--- GOAL ---
Quote exactly the lines running from the line with "Reconstruct the object" to the end of the entries, including both, and nothing else.

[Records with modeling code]
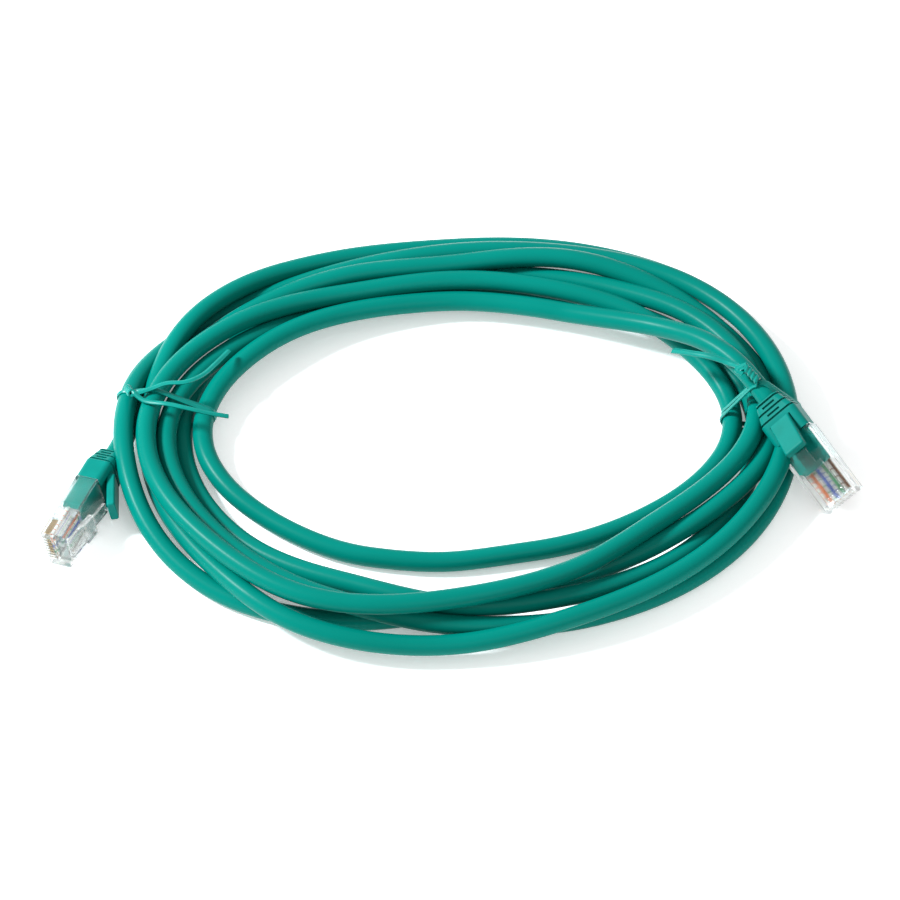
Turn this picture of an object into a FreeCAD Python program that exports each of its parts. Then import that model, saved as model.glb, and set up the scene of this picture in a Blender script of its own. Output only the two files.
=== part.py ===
import FreeCAD, Part
import math
import os
import Sketcher

# An ethernet patch cable, wound into an oval coil of six and a half turns and held by two twist ties.
# Each end has a clear eight-contact modular plug with a moulded snagless boot.
#
# Frame: millimetres, +Z up, +X along the long axis of the oval, origin at the bottom centre of the
# whole object. A plug is modelled in its own frame: nose at x = 0, cable leaving towards -x, contacts
# facing -z, latch on +z, width along y.

Vector = FreeCAD.Vector

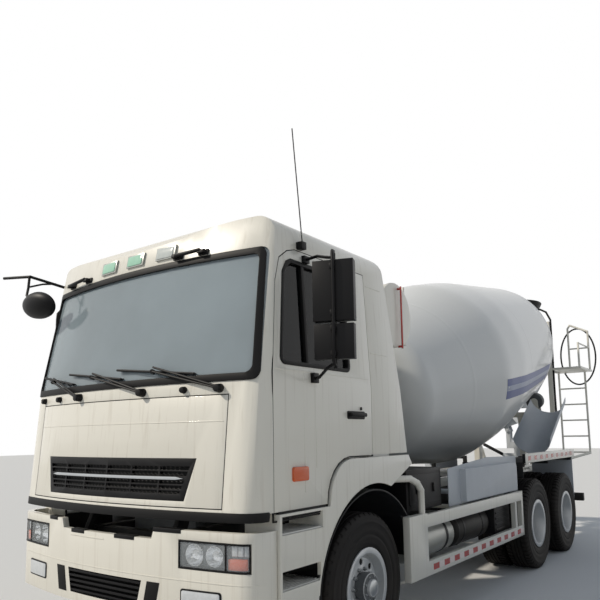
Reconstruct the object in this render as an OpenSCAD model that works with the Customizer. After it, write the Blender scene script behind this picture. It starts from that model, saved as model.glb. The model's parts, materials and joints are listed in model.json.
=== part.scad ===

--- REPLY TO THE EXERCISE ---
Reconstruct the object in this render as an OpenSCAD model that works with the Customizer. After it, write the Blender scene script behind this picture. It starts from that model, saved as model.glb. The model's parts, materials and joints are listed in model.json.
=== part.scad ===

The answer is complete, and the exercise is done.